[3D code data]
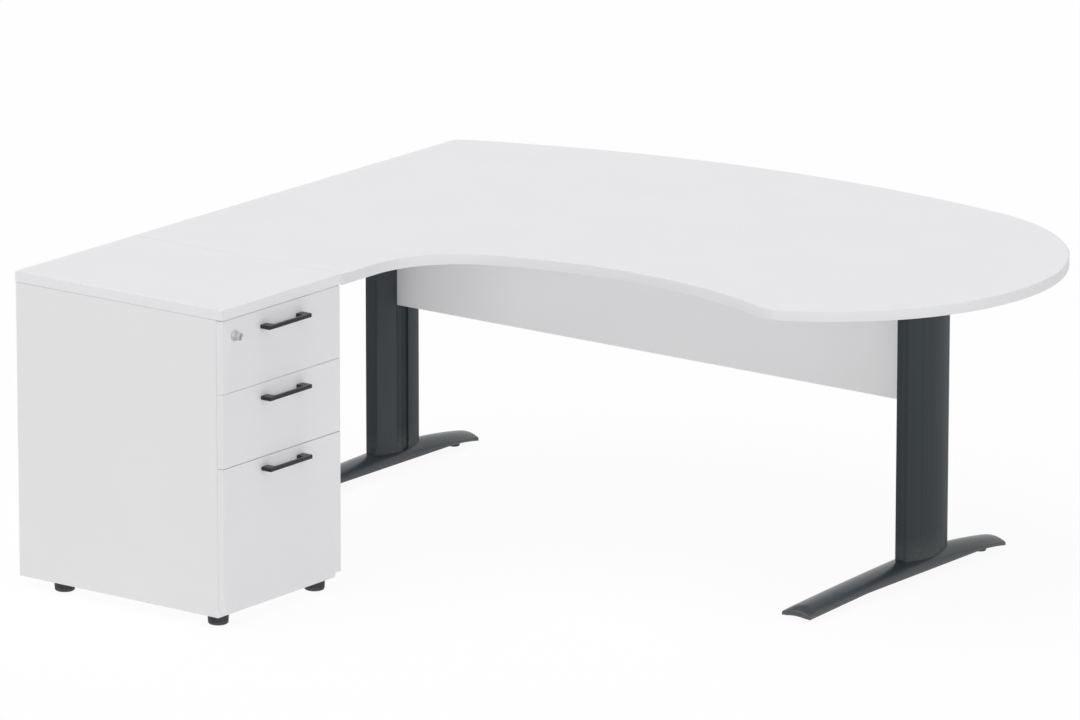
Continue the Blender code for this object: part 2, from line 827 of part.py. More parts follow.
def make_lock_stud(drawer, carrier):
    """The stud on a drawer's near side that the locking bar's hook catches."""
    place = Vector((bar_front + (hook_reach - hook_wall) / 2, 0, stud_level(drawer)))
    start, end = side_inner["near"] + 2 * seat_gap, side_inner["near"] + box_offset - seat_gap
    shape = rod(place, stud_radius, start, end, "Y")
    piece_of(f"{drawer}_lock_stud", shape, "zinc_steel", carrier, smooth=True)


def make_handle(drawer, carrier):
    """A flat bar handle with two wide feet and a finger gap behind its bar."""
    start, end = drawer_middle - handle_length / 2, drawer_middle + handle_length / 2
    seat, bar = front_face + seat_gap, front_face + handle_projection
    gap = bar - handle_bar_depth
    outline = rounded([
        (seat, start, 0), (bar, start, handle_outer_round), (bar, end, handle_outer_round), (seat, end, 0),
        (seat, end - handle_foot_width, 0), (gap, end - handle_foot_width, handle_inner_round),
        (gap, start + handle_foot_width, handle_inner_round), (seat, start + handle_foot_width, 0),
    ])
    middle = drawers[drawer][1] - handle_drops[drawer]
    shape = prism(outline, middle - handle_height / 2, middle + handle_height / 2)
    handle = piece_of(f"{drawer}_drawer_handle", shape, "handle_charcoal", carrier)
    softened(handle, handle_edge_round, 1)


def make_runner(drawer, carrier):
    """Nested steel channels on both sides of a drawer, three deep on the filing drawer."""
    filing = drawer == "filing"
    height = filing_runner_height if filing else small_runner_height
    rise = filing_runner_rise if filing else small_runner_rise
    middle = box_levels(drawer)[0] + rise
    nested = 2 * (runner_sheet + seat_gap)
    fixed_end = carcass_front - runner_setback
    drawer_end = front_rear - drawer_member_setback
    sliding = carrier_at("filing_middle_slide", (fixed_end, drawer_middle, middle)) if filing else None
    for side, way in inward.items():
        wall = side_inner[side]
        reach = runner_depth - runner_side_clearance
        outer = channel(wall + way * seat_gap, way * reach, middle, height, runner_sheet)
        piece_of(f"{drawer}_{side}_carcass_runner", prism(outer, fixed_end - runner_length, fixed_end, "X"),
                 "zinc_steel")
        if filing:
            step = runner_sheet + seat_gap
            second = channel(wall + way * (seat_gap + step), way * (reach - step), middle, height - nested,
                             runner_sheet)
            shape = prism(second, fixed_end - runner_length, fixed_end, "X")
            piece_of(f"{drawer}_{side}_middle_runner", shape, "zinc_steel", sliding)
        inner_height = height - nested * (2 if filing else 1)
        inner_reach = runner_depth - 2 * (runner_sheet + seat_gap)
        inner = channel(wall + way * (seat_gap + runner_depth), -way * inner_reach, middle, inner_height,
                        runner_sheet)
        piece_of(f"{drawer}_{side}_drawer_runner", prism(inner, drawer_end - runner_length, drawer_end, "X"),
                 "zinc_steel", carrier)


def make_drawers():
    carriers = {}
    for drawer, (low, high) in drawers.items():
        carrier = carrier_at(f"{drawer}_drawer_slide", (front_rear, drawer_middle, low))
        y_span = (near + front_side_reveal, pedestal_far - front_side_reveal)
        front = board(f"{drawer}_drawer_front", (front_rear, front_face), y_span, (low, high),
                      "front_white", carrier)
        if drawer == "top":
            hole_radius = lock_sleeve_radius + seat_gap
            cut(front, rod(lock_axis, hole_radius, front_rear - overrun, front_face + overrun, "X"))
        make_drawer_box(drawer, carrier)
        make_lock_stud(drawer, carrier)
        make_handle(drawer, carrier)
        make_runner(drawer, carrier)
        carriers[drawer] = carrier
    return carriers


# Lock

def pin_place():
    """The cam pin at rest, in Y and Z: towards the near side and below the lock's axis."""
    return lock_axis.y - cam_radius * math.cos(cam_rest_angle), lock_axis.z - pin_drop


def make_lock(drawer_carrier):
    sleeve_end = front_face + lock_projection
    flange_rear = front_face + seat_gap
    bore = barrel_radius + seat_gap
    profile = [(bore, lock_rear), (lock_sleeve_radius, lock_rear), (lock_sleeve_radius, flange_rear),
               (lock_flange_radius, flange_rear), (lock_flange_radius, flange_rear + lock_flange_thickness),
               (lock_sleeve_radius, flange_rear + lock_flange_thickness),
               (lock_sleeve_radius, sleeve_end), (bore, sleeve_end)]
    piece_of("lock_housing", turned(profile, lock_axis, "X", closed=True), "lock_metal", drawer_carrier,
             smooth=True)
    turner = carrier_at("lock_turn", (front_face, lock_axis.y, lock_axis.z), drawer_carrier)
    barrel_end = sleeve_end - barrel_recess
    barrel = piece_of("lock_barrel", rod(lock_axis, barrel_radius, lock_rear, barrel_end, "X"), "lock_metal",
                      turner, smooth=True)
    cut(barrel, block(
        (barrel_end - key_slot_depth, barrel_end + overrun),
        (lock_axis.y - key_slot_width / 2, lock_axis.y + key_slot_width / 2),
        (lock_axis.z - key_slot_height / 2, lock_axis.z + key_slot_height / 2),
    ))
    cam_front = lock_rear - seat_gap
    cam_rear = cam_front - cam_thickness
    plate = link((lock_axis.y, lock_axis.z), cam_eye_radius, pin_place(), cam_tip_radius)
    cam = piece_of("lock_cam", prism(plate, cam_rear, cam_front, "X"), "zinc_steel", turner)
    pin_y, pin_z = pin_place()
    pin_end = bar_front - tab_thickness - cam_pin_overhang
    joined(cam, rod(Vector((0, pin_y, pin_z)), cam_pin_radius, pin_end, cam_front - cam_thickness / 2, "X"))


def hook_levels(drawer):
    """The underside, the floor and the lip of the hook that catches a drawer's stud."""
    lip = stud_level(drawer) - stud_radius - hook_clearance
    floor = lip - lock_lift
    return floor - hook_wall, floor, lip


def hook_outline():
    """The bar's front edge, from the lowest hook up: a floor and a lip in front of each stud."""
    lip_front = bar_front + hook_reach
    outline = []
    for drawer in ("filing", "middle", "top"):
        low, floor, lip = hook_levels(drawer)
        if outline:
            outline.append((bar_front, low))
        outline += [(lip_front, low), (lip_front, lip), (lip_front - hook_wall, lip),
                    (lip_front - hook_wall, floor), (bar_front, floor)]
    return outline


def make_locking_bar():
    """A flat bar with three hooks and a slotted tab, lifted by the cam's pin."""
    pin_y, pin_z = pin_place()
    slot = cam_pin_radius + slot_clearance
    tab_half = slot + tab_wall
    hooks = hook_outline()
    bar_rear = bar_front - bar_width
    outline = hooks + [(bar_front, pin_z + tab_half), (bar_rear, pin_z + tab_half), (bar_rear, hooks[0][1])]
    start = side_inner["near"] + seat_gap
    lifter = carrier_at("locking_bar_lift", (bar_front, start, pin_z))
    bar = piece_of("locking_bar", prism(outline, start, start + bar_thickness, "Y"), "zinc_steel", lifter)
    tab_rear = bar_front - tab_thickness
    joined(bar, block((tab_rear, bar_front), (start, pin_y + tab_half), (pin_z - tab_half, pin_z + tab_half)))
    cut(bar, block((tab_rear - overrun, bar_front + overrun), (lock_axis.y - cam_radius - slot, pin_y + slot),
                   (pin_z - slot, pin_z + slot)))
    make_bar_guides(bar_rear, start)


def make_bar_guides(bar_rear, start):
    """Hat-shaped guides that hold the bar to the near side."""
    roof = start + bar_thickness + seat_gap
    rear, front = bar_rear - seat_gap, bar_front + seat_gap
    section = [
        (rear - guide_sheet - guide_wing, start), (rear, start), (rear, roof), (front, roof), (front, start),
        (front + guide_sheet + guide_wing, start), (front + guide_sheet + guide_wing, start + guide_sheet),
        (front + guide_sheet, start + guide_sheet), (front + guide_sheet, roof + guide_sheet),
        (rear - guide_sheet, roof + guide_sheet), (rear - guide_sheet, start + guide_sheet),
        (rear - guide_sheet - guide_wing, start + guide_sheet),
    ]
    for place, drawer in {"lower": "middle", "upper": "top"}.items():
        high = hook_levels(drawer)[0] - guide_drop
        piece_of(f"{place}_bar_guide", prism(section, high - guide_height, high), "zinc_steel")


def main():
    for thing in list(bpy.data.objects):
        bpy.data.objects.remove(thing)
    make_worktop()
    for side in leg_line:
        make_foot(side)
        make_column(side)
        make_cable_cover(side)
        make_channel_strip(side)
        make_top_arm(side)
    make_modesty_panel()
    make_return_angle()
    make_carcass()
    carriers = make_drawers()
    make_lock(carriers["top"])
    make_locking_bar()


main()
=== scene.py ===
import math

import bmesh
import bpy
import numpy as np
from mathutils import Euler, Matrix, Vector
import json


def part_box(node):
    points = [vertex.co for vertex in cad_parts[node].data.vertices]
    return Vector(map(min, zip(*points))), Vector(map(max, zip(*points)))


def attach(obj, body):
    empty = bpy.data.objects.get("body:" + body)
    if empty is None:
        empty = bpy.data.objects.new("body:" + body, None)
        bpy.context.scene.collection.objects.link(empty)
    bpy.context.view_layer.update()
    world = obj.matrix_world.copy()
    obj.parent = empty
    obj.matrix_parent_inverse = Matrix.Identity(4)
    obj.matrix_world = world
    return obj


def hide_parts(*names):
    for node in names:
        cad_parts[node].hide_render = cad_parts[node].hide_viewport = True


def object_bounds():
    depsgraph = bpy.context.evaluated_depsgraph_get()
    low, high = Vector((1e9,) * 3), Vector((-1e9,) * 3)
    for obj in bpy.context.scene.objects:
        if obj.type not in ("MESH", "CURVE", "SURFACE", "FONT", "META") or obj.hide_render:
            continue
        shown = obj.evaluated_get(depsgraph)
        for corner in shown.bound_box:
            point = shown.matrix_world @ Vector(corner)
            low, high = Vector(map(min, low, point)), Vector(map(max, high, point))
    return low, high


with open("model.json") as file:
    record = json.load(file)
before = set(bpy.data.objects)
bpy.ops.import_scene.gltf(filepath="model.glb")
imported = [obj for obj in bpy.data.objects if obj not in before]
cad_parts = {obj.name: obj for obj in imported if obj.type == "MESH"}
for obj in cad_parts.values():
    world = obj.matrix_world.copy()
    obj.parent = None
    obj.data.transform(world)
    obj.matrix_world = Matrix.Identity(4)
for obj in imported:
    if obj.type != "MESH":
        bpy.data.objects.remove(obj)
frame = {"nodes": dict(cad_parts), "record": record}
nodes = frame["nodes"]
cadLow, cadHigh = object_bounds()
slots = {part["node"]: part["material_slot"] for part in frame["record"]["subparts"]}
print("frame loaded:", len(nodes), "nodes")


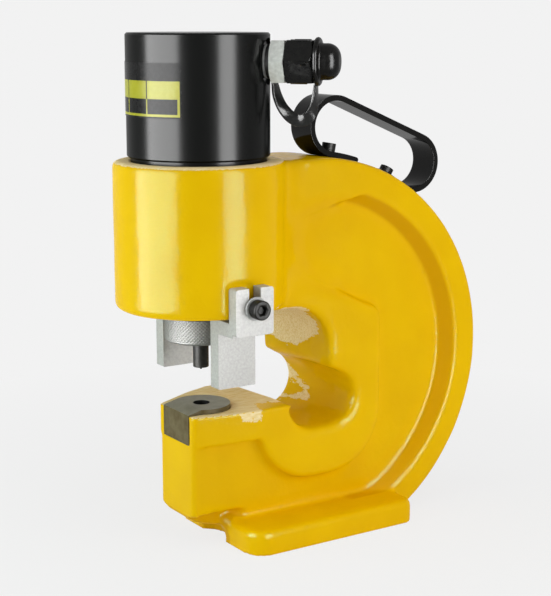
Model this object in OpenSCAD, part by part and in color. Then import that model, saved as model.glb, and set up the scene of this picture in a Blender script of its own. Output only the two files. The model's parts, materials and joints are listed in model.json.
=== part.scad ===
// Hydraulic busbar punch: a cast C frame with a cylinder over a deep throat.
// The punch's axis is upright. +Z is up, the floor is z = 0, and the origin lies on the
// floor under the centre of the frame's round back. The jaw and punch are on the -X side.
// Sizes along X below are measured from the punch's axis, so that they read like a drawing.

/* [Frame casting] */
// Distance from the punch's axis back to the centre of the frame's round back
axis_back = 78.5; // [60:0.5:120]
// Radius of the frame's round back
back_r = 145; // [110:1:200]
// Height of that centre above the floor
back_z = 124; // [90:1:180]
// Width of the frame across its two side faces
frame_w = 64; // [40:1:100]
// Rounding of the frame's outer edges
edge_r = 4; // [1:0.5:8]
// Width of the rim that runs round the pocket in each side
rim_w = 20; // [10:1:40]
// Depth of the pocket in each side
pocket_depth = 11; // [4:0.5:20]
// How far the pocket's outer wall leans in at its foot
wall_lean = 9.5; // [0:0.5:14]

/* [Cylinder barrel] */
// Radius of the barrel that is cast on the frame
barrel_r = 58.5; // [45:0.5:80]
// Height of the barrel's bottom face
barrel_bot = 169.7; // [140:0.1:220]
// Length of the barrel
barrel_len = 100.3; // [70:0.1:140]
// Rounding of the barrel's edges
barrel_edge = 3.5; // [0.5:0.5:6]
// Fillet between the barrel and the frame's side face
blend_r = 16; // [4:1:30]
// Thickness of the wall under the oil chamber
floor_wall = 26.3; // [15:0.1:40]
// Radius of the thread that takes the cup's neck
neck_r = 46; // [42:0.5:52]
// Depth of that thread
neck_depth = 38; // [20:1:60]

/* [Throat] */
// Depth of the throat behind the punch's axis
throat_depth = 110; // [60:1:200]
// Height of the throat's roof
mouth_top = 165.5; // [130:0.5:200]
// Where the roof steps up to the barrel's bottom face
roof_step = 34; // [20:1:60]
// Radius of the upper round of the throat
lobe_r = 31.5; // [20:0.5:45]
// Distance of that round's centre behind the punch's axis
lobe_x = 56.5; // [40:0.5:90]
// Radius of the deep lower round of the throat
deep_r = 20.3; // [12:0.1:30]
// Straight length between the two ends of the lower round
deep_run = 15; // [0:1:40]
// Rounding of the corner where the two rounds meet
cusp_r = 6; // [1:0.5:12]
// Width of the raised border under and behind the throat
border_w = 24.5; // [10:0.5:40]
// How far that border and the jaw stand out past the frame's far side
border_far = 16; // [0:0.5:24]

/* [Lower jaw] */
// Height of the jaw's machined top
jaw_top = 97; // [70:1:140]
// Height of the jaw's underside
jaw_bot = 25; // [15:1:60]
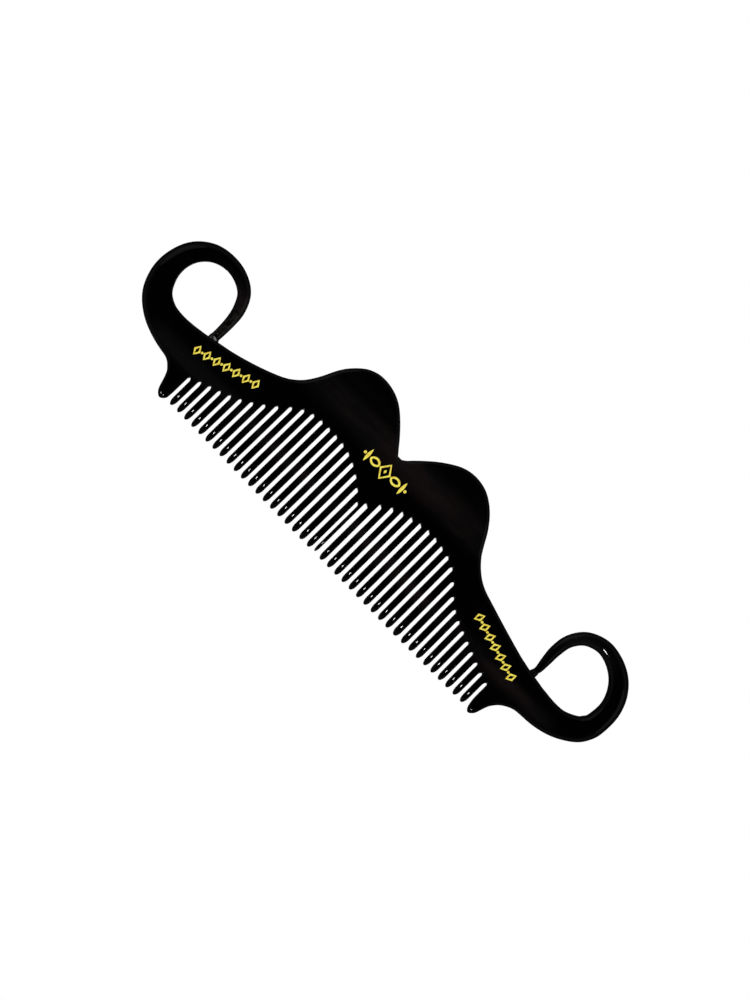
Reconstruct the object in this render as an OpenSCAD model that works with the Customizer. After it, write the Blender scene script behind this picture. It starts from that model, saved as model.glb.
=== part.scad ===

◆ **WORK INSTRUCTIONS**: Exactly the lines from the line with "make_channel_strip(side)" to the line with "if empty is", both included, are to be extracted, and no others.

◆ **TASK ANSWER**:
        make_channel_strip(side)
        make_top_arm(side)
    make_modesty_panel()
    make_return_angle()
    make_carcass()
    carriers = make_drawers()
    make_lock(carriers["top"])
    make_locking_bar()


main()
=== scene.py ===
import math

import bmesh
import bpy
import numpy as np
from mathutils import Euler, Matrix, Vector
import json


def part_box(node):
    points = [vertex.co for vertex in cad_parts[node].data.vertices]
    return Vector(map(min, zip(*points))), Vector(map(max, zip(*points)))


def attach(obj, body):
    empty = bpy.data.objects.get("body:" + body)
    if empty is None:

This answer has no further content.